C’est donc en toute responsabilité que nous maintenons notre amendement, qui se veut constructif.
M. le président. La parole est à M. Laurent Duplomb, pour explication de vote.
M. Laurent Duplomb. C’est à cause de tels discours que nous en sommes là !
Nous ne sommes plus capables, dans notre pays, d’avoir une vision objective. Étymologiquement, les pesticides sont des substances qui permettent de lutter contre la peste. Imaginez que l’on déclare demain qu’il est néfaste pour la santé de prendre des antibiotiques !
L’alternative est simple : soit on fait preuve d’un dogmatisme qui s’apparente à l’obscurantisme du Moyen Âge, soit on dote le ministère de l’agriculture de moyens financiers suffisants pour trouver des solutions.
En cinq ans, nous avons déjà diminué jusqu’à 30 % la quantité de produits phytosanitaires utilisés pour certaines cultures. Si l’on continue à faire évoluer les produits et les matériels, au moyen par exemple de l’intelligence embarquée ou du développement de nouveaux pulvérisateurs, nous serons demain en mesure de diminuer le volume de produits phytosanitaires utilisés de près de 90 %. Ce n’est pas moi qui le dis, mais le syndicat des constructeurs de matériels agricoles !
Monsieur Labbé, je vous renvoie au récent rapport des députés qui ont travaillé sur la question du glyphosate. Selon ces parlementaires, qui ne sont pas obligatoirement vendus aux lobbyistes de la FNSEA ou de Monsanto, l’interdiction du glyphosate aurait pour conséquence l’impossibilité de traiter certaines cultures, sauf à revenir à la pioche ! Mon cher collègue, venez chez moi, prenez une pioche, montrez l’exemple et je vous suivrai ! (Applaudissements sur des travées du groupe Les Républicains.)
M. le président. La parole est à Mme Sophie Primas, pour explication de vote.
Mme Sophie Primas. Nous voilà une fois de plus engagés dans des échanges conflictuels, alors que nous devrions favoriser, dans cet hémicycle, le dialogue entre les parties en vue d’améliorer nos systèmes de production en restant dans l’épure d’une agriculture compétitive ! Je suis fatiguée de ces confrontations absolument stériles !
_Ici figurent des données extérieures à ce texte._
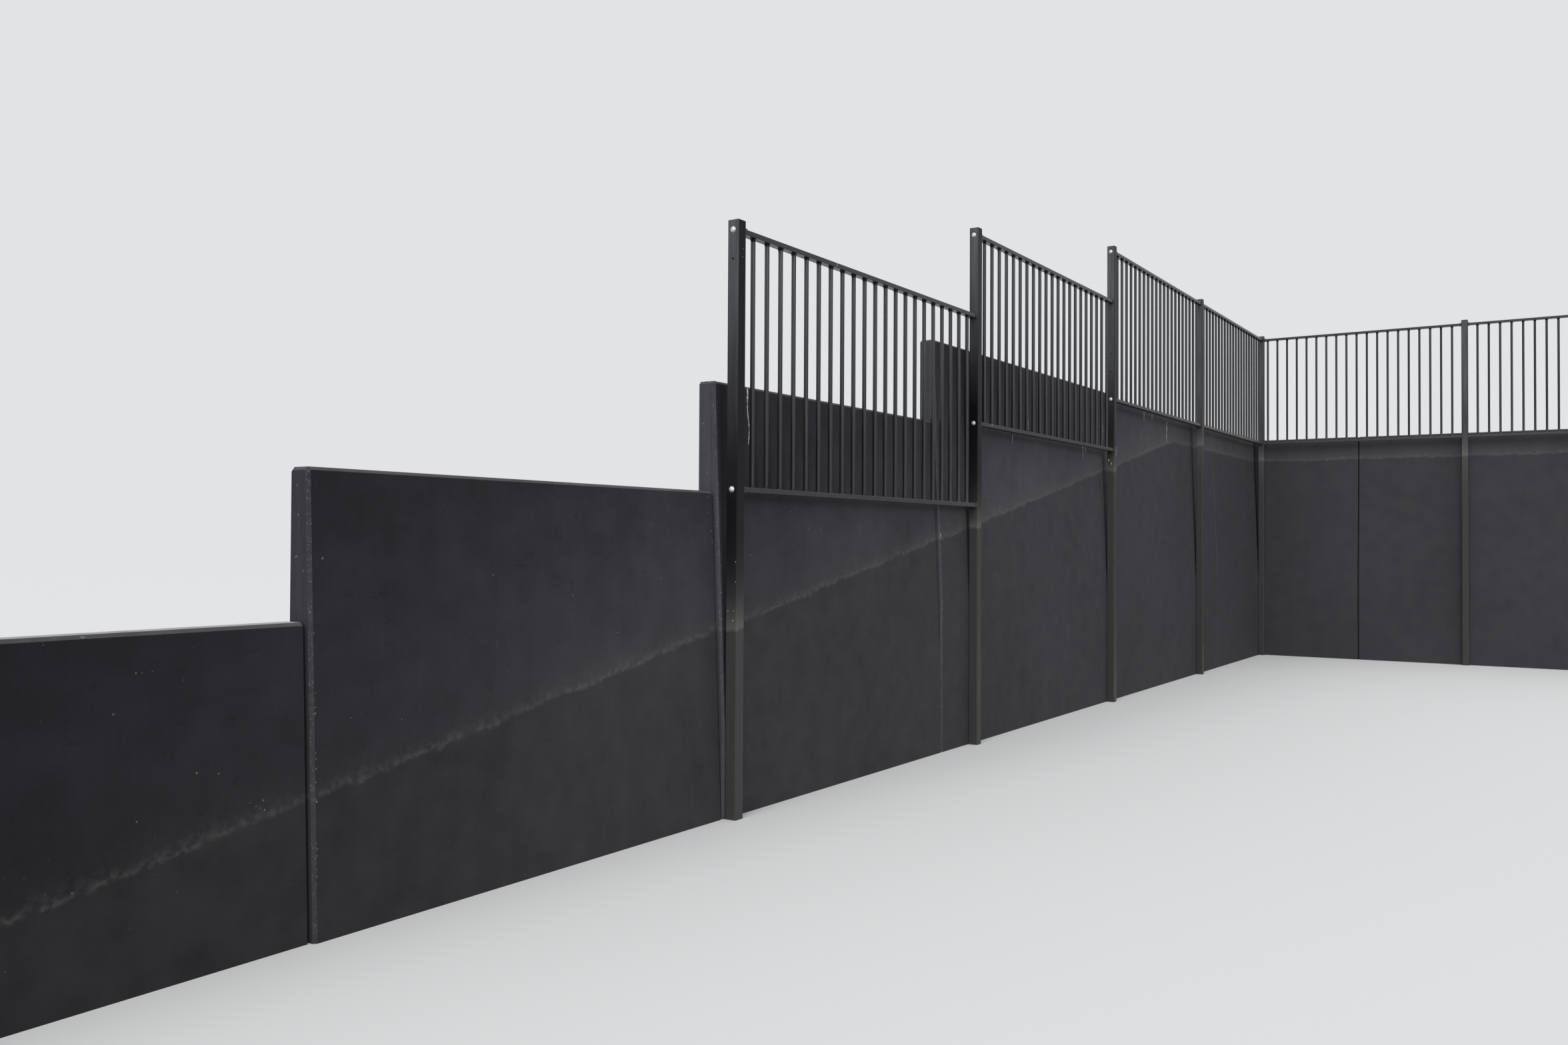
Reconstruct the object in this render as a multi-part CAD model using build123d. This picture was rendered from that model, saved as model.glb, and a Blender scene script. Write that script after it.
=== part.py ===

On a évoqué les maires qui prennent des arrêtés « courageux » ; ce sont surtout des arrêtés opportunistes, pris à l’approche des élections municipales ! Mieux vaudrait organiser une concertation entre les agriculteurs et les riverains, demander aux agriculteurs d’ouvrir leur ferme et d’expliquer leur métier, et aux riverains de participer à la vie agricole de leur village. Ce serait bien plus bénéfique : il y aurait une discussion entre les uns et les autres, pour le profit de tous.
En ce qui concerne l’épandage de pesticides dans des zones non agricoles, j’avais soutenu l’adoption de la loi « Labbé » visant à éviter l’utilisation de produits phytosanitaires par les collectivités territoriales. Il est vrai que tout n’est pas réglé, mais je connais de nombreux maires qui ont déjà décidé de végétaliser le cimetière de leur commune et d’interdire l’épandage de pesticides sur les terrains de sport. Laissons donc faire les maires au lieu de légiférer sans cesse : ils répondent d’eux-mêmes à la demande de leurs administrés.
Enfin, monsieur le ministre, il faut protéger l’outil absolument formidable qu’est l’Anses. C’est une agence que tous les autres pays européens nous envient. Elle compte des scientifiques de haut vol, aujourd’hui complètement exempts de tout soupçon de liens d’intérêt. Faisons-leur confiance ! En quoi un juge, dont le métier est de dire le droit, ou un maire serait-il plus apte à se prononcer sur la dangerosité d’un produit qu’un scientifique ? Cela suffit, chacun son métier, et cessons d’être systématiquement dans la confrontation ! (Applaudissements sur les travées du groupe Les Républicains, ainsi que sur des travées des groupes UC et Les Indépendants.)